• **Aim of the task**
Return each line holding the string "joints".

##### Record set

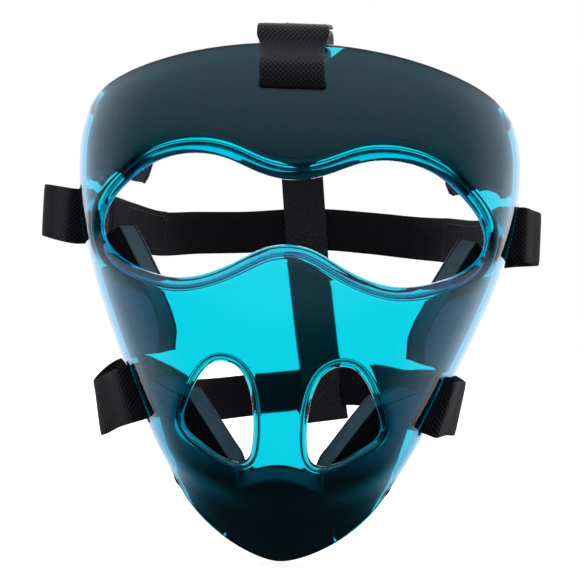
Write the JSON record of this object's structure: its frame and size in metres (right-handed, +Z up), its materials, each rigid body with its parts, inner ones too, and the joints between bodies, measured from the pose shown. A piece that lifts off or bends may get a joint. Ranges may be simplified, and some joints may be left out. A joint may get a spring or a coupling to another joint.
{
  "type": "sports face guard",
  "caption": "Clear moulded face guard with eye and breathing openings, foam pads inside, and an elastic head harness looped through slots in its rim.",
  "frame": {"origin": "between the wearer's temples, in the plane of the shell's rear rim, level with the nose bridge", "axes": "+Z up, -Y the way the wearer looks, +X to the wearer's left"},
  "size_m": [0.2222, 0.2312, 0.2703],
  "materials": {
    "clear_shell": "polished transparent teal polycarbonate",
    "foam": "closed cell foam, matt",
    "lining": "brushed knit laminate",
    "webbing": "waffle woven polyester webbing",
    "elastic": "twill woven elastic",
    "hook_tape": "moulded hook tape"
  },
  "bodies": {
    "mask": {"shell": "clear_shell", "forehead_backing": "lining", "forehead_foam": "foam", "forehead_lining": "lining", "cheek_right_backing": "lining", "cheek_right_foam": "foam", "cheek_right_lining": "lining", "cheek_left_backing": "lining", "cheek_left_foam": "foam", "cheek_left_lining": "lining", "jaw_right_backing": "lining", "jaw_right_foam": "foam", "jaw_right_lining": "lining", "jaw_left_backing": "lining", "jaw_left_foam": "foam", "jaw_left_lining": "lining", "chin_backing": "lining", "chin_foam": "foam", "chin_lining": "lining", "crown_turn": "webbing", "upper_turn_right": "elastic", "upper_turn_left": "elastic", "lower_turn_right": "elastic", "lower_turn_left": "elastic"},
    "harness": {"crown_strap": "webbing", "upper_band": "elastic", "lower_band": "elastic"},
    "crown_end": {"crown_tab": "webbing", "crown_hook": "hook_tape"},
    "upper_end_right": {"upper_tab_right": "elastic", "upper_hook_right": "hook_tape"},
    "upper_end_left": {"upper_tab_left": "elastic", "upper_hook_left": "hook_tape"},
    "lower_end_right": {"lower_tab_right": "elastic", "lower_hook_right": "hook_tape"},
    "lower_end_left": {"lower_tab_left": "elastic", "lower_hook_left": "hook_tape"}
  },
  "joints": [
    {"name": "harness_stretch", "type": "slide", "parent": "mask", "child": "harness", "axis": [0, 1, 0], "range_m": [0, 0.02]},
    {"name": "crown_peel", "type": "hinge", "parent": "mask", "child": "crown_end", "pos_m": [0, -0.0218, 0.08045], "axis": [1, 0, 0], "range_deg": [0, 140]},
    {"name": "upper_peel_right", "type": "hinge", "parent": "mask", "child": "upper_end_right", "pos_m": [-0.0972, 0.0385, -0.012], "axis": [0, 0, -1], "range_deg": [0, 120]},
    {"name": "upper_peel_left", "type": "hinge", "parent": "mask", "child": "upper_end_left", "pos_m": [0.0972, 0.0385, -0.012], "axis": [0, 0, 1], "range_deg": [0, 120]},
    {"name": "lower_peel_right", "type": "hinge", "parent": "mask", "child": "lower_end_right", "pos_m": [-0.0721, 0.0208, -0.091], "axis": [0, 0, -1], "range_deg": [0, 120]},
    {"name": "lower_peel_left", "type": "hinge", "parent": "mask", "child": "lower_end_left", "pos_m": [0.0721, 0.0208, -0.091], "axis": [0, 0, 1], "range_deg": [0, 120]}
  ]
}
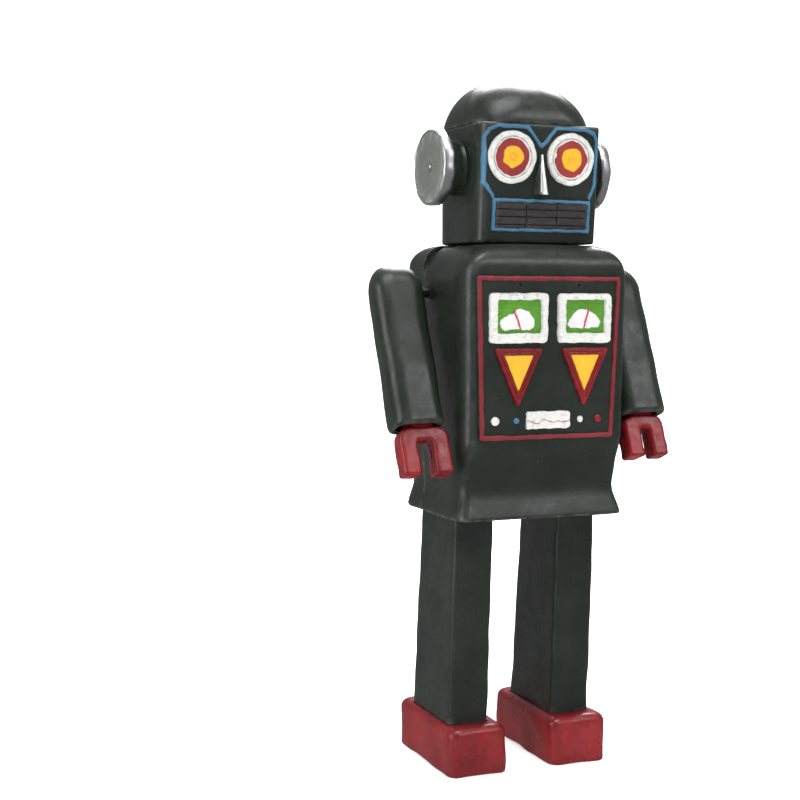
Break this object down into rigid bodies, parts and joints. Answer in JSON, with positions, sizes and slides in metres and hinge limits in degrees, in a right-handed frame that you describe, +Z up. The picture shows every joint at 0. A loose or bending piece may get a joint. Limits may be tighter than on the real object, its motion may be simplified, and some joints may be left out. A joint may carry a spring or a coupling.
{
  "type": "wind-up walking robot",
  "caption": "Boxy upright toy robot on two flat feet, domed head with disc ears, gauges and lamps on its chest, claw hands, key-wound walking clockwork inside.",
  "frame": {"origin": "on the floor, at the middle of the robot's bounding box, midway between the feet", "axes": "+Z up, +X towards the robot's own left, the robot faces -Y"},
  "size_m": [0.0956, 0.0554, 0.2194],
  "materials": {
    "green_tin": "dark green-black enamel on tinplate, satin",
    "red_enamel": "deep red enamel, satin gloss",
    "white_enamel": "white brushed enamel",
    "green_enamel": "leaf green enamel",
    "pink_enamel": "pink-red enamel line",
    "amber_enamel": "amber yellow enamel",
    "blue_enamel": "sky blue enamel line",
    "brown_enamel": "dark brown enamel",
    "bright_tin": "bright plated tin",
    "steel": "plain mill steel",
    "brass": "rolled brass",
    "black_plastic": "black roller plastic"
  },
  "bodies": {
    "torso": {"torso_front_shell": "green_tin", "torso_rear_shell": "green_tin", "base_plate": "steel", "chest_panel": "green_tin", "chest_trim": "red_enamel", "gauge_bezel_left": "white_enamel", "gauge_bezel_right": "white_enamel", "gauge_dial_left": "green_enamel", "gauge_dial_right": "green_enamel", "gauge_needles": "pink_enamel", "lamp_frame_left": "red_enamel", "lamp_frame_right": "red_enamel", "lamp_lens_left": "amber_enamel", "lamp_lens_right": "amber_enamel", "chart_window": "white_enamel", "chest_studs": "white_enamel", "neck_rivet": "brass", "shoulder_bushes": "green_tin", "motor_plate_left": "bright_tin", "motor_plate_right": "bright_tin", "motor_pillars": "brass", "hip_pins": "steel", "mainspring": "steel"},
    "head": {"head_case": "green_tin", "head_dome": "green_tin", "face_trim": "blue_enamel", "mouth_grille": "brown_enamel", "eye_ring_left": "white_enamel", "eye_ring_right": "white_enamel", "eye_lens_left": "red_enamel", "eye_lens_right": "red_enamel", "nose": "bright_tin", "ear_bosses": "green_tin", "ear_disc_left": "bright_tin", "ear_disc_right": "bright_tin"},
    "left_arm": {"arm_left": "green_tin", "hand_left": "red_enamel", "shoulder_pin_left": "steel"},
    "right_arm": {"arm_right": "green_tin", "hand_right": "red_enamel", "shoulder_pin_right": "steel"},
    "left_leg": {"leg_left": "green_tin", "leg_lever_left": "steel", "foot_left": "red_enamel", "sole_plate_left": "steel"},
    "right_leg": {"leg_right": "green_tin", "leg_lever_right": "steel", "foot_right": "red_enamel", "sole_plate_right": "steel"},
    "left_roller": {"foot_roller_left": "black_plastic"},
    "right_roller": {"foot_roller_right": "black_plastic"},
    "great_wheel_unit": {"great_wheel": "brass", "click_spring": "steel"},
    "key": {"winding_key": "bright_tin", "main_arbor": "steel"},
    "second_arbor": {"second_wheel": "brass"},
    "crank": {"crank_shaft": "brass"},
    "star_arbor": {"star_wheel": "brass"},
    "pallet_arbor": {"pallet": "steel"},
    "stop": {"stop_lever": "steel"}
  },
  "joints": [
    {"name": "head_turn", "type": "hinge", "parent": "torso", "child": "head", "pos_m": [0, 0, 0.1673], "axis": [0, 0, 1], "range_deg": [-60, 60]},
    {"name": "left_arm_swing", "type": "hinge", "parent": "torso", "child": "left_arm", "pos_m": [0.0395, 0.0034, 0.152], "axis": [-1, 0, 0], "range_deg": [-6, 100]},
    {"name": "right_arm_swing", "type": "hinge", "parent": "torso", "child": "right_arm", "pos_m": [-0.0395, 0.0034, 0.152], "axis": [-1, 0, 0], "range_deg": [-6, 100]},
    {"name": "left_leg_swing", "type": "hinge", "parent": "torso", "child": "left_leg", "pos_m": [0.0181, 0.0018, 0.091], "axis": [-1, 0, 0], "range_deg": [-8, 8]},
    {"name": "right_leg_swing", "type": "hinge", "parent": "torso", "child": "right_leg", "pos_m": [-0.0181, 0.0018, 0.091], "axis": [-1, 0, 0], "range_deg": [-8, 8]},
    {"name": "left_roller_spin", "type": "hinge", "parent": "left_leg", "child": "left_roller", "pos_m": [0.0186, 0.007, 0.00365], "axis": [1, 0, 0], "continuous": true},
    {"name": "right_roller_spin", "type": "hinge", "parent": "right_leg", "child": "right_roller", "pos_m": [-0.017, 0.007, 0.00365], "axis": [1, 0, 0], "continuous": true},
    {"name": "great_wheel_turn", "type": "hinge", "parent": "torso", "child": "great_wheel_unit", "pos_m": [0, 0.0096, 0.106], "axis": [1, 0, 0], "continuous": true},
    {"name": "key_wind", "type": "hinge", "parent": "great_wheel_unit", "child": "key", "pos_m": [0, 0.0096, 0.106], "axis": [1, 0, 0], "continuous": true},
    {"name": "second_arbor_turn", "type": "hinge", "parent": "torso", "child": "second_arbor", "pos_m": [0, -0.00036, 0.11801], "axis": [1, 0, 0], "continuous": true},
    {"name": "crank_turn", "type": "hinge", "parent": "torso", "child": "crank", "pos_m": [0, -0.0056, 0.1046], "axis": [1, 0, 0], "continuous": true},
    {"name": "star_turn", "type": "hinge", "parent": "torso", "child": "star_arbor", "pos_m": [0, -0.01486, 0.11563], "axis": [1, 0, 0], "continuous": true},
    {"name": "pallet_rock", "type": "hinge", "parent": "torso", "child": "pallet_arbor", "pos_m": [0, -0.01486, 0.12423], "axis": [1, 0, 0], "range_deg": [-2.5, 2.5]},
    {"name": "stop_lever_move", "type": "hinge", "parent": "torso", "child": "stop", "pos_m": [0, 0.008, 0.128], "axis": [1, 0, 0], "range_deg": [0, 4]}
  ],
  "couplings": [
    {"joint": "right_leg_swing", "follows": "left_leg_swing", "ratio": -1},
    {"joint": "second_arbor_turn", "follows": "great_wheel_turn", "ratio": -3.3333},
    {"joint": "crank_turn", "follows": "great_wheel_turn", "ratio": 10},
    {"joint": "star_turn", "follows": "great_wheel_turn", "ratio": -30}
  ]
}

##########

• **Written solution**
Write the JSON record of this object's structure: its frame and size in metres (right-handed, +Z up), its materials, each rigid body with its parts, inner ones too, and the joints between bodies, measured from the pose shown. A piece that lifts off or bends may get a joint. Ranges may be simplified, and some joints may be left out. A joint may get a spring or a coupling to another joint.
  "joints": [
Break this object down into rigid bodies, parts and joints. Answer in JSON, with positions, sizes and slides in metres and hinge limits in degrees, in a right-handed frame that you describe, +Z up. The picture shows every joint at 0. A loose or bending piece may get a joint. Limits may be tighter than on the real object, its motion may be simplified, and some joints may be left out. A joint may carry a spring or a coupling.
  "joints": [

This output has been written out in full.